When companies start to fret about customer service and marketing budgets as their bottom lines redden, Markham, Ont.’s Delano Technology Corp. hopes they will look to its new e-marketing and services suite for relief.
While following up on past sales, Delano noticed that many customers were using the company’s existing e-business software platform to build to build their own outbound marketing campaigns, create surveys and newsletters, and manage inbound responses, said Elizabeth Caley, the company’s senior director of product management.
In response, Delano released Customer Velocity in late April 2001 as a flexible, scalable, shrink-wrapped tool to speed up and automate these customer service issues and exploit marketing opportunities, she explained.
“Situations that are a good fit for Delano are ones where flexibility and velocity are the key drivers – where marketing is yelling at the IT group: ‘we need to be able to do this in the next two weeks because there’s an event coming up.’ That’s where Delano’s out-of-the box solution thrives,” Caley said.
Shrink wrap aside, Velocity’s do-it-yourself customization – at a business-rules level, rather than at code-level – was a key point for Nouman Mufti, CIO of CNC Global, a Toronto-based IT staffing firm that has been running Velocity for about three months.
“We have 1,000-plus active consultants throughout different organizations, a huge database of 250,000 active candidates, hundreds of clients, and every week we were getting 1000s of new candidates and resumes, and we needed a tool to effectively communicate with all four of these groups,” Mufti said.

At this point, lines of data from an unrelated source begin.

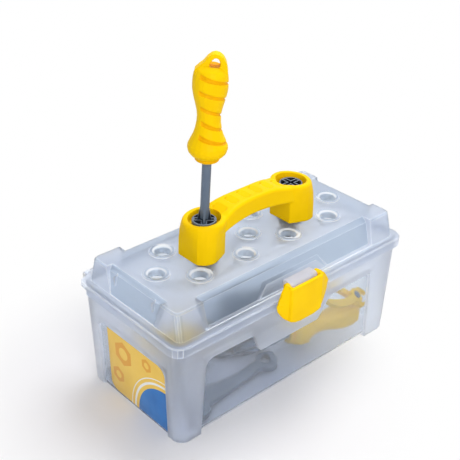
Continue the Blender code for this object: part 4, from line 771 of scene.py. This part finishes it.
latch = {
    "panel": (-0.0222, 0.0186),  # left and right edge of the raised front panel
    "proud": 0.0008,  # how far it stands in front, and how far the wings lie behind
    "back": 0.0012,
    "stepRun": 0.0004,
    "facing": -0.3,  # only points that look forwards by this much are moved
    "behind": -0.0765,  # and none that lies behind this plane
    # each cheek fills the corner between an ear and the wing below it; front and back of each place
    "leftCheek": (
        (-0.0345, -0.0790, 0.1110), (-0.0345, -0.0765, 0.1110),
        (-0.0300, -0.0795, 0.1222), (-0.0300, -0.0762, 0.1222),
        (-0.0238, -0.0788, 0.1286), (-0.0238, -0.0750, 0.1282),
        (-0.0185, -0.0815, 0.1258), (-0.0185, -0.0745, 0.1268),
        (-0.0200, -0.0818, 0.1090), (-0.0200, -0.0795, 0.1090),
    ),
    "rightCheek": (
        (0.0335, -0.0785, 0.1110), (0.0335, -0.0765, 0.1110),
        (0.0268, -0.0792, 0.1212), (0.0268, -0.0762, 0.1212),
        (0.0212, -0.0785, 0.1268), (0.0212, -0.0748, 0.1268),
        (0.0185, -0.0812, 0.1252), (0.0185, -0.0745, 0.1262),
        (0.0200, -0.0818, 0.1090), (0.0200, -0.0795, 0.1090),
    ),
}


def stepWings(mesh):
    # the wings' faces set back behind the front panel
    left, right = latch["panel"]
    for point in mesh.vertices:
        if point.normal.y > latch["facing"] or point.co.y > latch["behind"]:
            continue
        beyond = max(left - point.co.x, point.co.x - right)
        share = clamped(beyond / latch["stepRun"])
        point.co.y += latch["back"] * share - latch["proud"] * (1.0 - share)


moulded = {
    # voxel size in metres, and passes of smoothing
    "handle": (0.0006, 3),
    "latch_clip": (0.0004, 2),
    "grip": (0.0007, 2),
}
# the bar's slots get painted shadow along their left and front walls
softened("handle", *moulded["handle"], "slotYellow", inSlotShadow, sinkSlots)
cheeks = (latch["leftCheek"], latch["rightCheek"])
softened("latch_clip", *moulded["latch_clip"], carve=stepWings, hulls=cheeks)
# painted shade on the floors of the grips' grooves
for node in ("screwdriver_handle", "spare_screwdriver_handle", "hammer_handle"):
    softened(node, *moulded["grip"], "deepYellow")
print("yellow pieces ready")

hardware = {
    "width": 0.0004,
    "pinWidth": 0.0002,
    "slate": ("bolt_", "nut_", "play_", "hammer_shaft", "hammer_head"),  # how the slate pieces' names begin
    "moreSlate": ["screwdriver_shaft", "spare_screwdriver_shaft", "spanner", "pliers_pin"],
}
slateNodes = [name for name in nodes if name.startswith(hardware["slate"])] + hardware["moreSlate"]
# painted shade on the floors of the sockets
for node in slateNodes:
    rim = "edgeSlate" if node.startswith("bolt_") else "plainSlate"
    bevelled(node, ("plainSlate", rim), hardware["width"], deep="socketShadeSlate")
for node in ("pliers_arm_upper", "pliers_arm_lower"):
    bevelled(node, ("plainYellow",), hardware["width"])
for node in ("hinge_pin_left", "hinge_pin_right"):
    bevelled(node, ("brightSteel",), hardware["pinWidth"])
print("hardware ready")
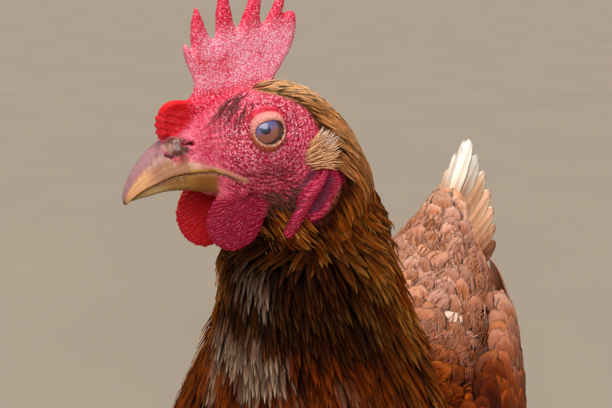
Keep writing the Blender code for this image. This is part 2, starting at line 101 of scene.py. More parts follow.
def soft_noise(p: Array, cell: float, seed: int) -> Array:
    """Smooth noise from -1 to 1.

    Args:
        p: points, (n, 3).
        cell: size of its lumps, in the points' unit.
        seed: which pattern.

    Returns:
        A value for each point.
    """
    q = p / cell
    base = np.floor(q)
    f = q - base
    f = f * f * (3 - 2 * f)
    total = np.zeros(len(p))
    for corner in np.ndindex(2, 2, 2):
        weight = np.prod(np.where(np.array(corner) == 1, f, 1 - f), axis=1)
        total += weight * lattice(base + np.array(corner), seed)
    return total * 2 - 1


def beads(p: Array, cell: float, seed: int) -> Array:
    """Round bumps packed over a surface.

    Args:
        p: points, (n, 3).
        cell: spacing of the bumps, in the points' unit.
        seed: which pattern.

    Returns:
        The height at each point: 1 at a bump's top, 0 between bumps.
    """
    q = p / cell
    base = np.floor(q)
    near = np.full(len(p), 9.0)
    for step in np.ndindex(3, 3, 3):
        c = base + np.array(step) - 1
        spot = c + np.stack([lattice(c, seed + k) for k in (1, 2, 3)], axis=-1)
        near = np.minimum(near, ((q - spot) ** 2).sum(axis=1))
    return np.clip(1 - near / 0.62, 0, 1)


@dataclass(frozen=True)
class Place:
    """A position and heading, in which sizes are given forward, left and up in millimetres."""

    origin: Triple
    yaw: float = 0.0
    pitch: float = 0.0

    def axes(self) -> Array:
        """Rows: the forward, left and up directions."""
        y, p = math.radians(self.yaw), math.radians(self.pitch)
        forward = (-math.sin(y) * math.cos(p), -math.cos(y) * math.cos(p), -math.sin(p))
        left = (math.cos(y), -math.sin(y), 0.0)
        return np.array([forward, left, np.cross(forward, left)])

    def out(self, local: Array) -> Array:
        """Points given forward, left and up in mm, as world points in metres."""
        return np.asarray(local, float) * MM @ self.axes() + np.array(self.origin)

    def inside(self, world: Array) -> Array:
        """World points in metres, as forward, left and up in mm."""
        return (world - np.array(self.origin)) @ self.axes().T / MM


def cad_middle(node: str) -> Array:
    """The middle of a CAD node's box."""
    low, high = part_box(node)
    return np.array((low + high) / 2)


HEAD_YAW, HEAD_PITCH = 43.0, 5.0
EYE_FORWARD, EYE_UP, EYE_OUT, EYE_RADIUS = 0.4, 0.0, 9.5, 7.4


def head_place() -> Place:
    """The head's place, from the middle between the two eyes."""
    turned = Place((0, 0, 0), HEAD_YAW, HEAD_PITCH)
    middle = (cad_middle("eye_left") + cad_middle("eye_right")) / 2
    return Place(tuple(middle - turned.out((EYE_FORWARD, 0, EYE_UP))), HEAD_YAW, HEAD_PITCH)


HEAD = head_place()
BODY = Place(tuple(np.array(HEAD.origin) - np.array((-10, -97, 375)) * MM))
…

So far, CNC has found that Velocity’s e-marketing analytics (the underlying engine runs the marketing campaigns), and its e-mail routing and response features, for both internal and external communications, have worked quite well. Although CNC hasn’t yet run the Delano system hard enough for any weak spots to show up, Mufti said that integration into their existing 20-server Windows NT environment has gone smoothly.
According to Caley, Velocity is designed to slot into an enterprise’s existing IT infrastructure, and work on any run-of-the-mill mail server, Web server and SQL database.
“Essentially it (requires) one additional server that you would put into either a Java or a C++ environment, but for very large implementations there is also a solution where we can cluster several machines together,” she said.
Although Delano is a mid-size vendor playing in a very competitive e-service market, Mitchell Nitzan, a Stamford, Conn.-based senior researcher with analyst group Gartner Inc., likes its basic platform. He particularly likes that Delano has included its own analytics with the e-service component.
“Unlike some of the other vendors in this space, like Cana and eGain, who started from the e-mail management side and added additional technology through acquisitions and mergers, with Delano all of the functionality comes from the product they started with,” he said.
Nitzan also explained that the predominant consumers of this type of technology are players in the business to consumer field.
“We’re really seeing a big push for advanced technology Internet-based customer service in financial services and telecommunications. They are (focused on) offering any channel possible for their customers to interact with, and they’re the ones who are cutting the least amounts from their budgets for CRM and e-service activities,” Nitzan said.
Even though the complexities of connecting to its proprietary back-end system meant that CNC paid more for Velocity than its starting price of $250,000, Mufti still expects to see a return on investment in 12 to 18 months.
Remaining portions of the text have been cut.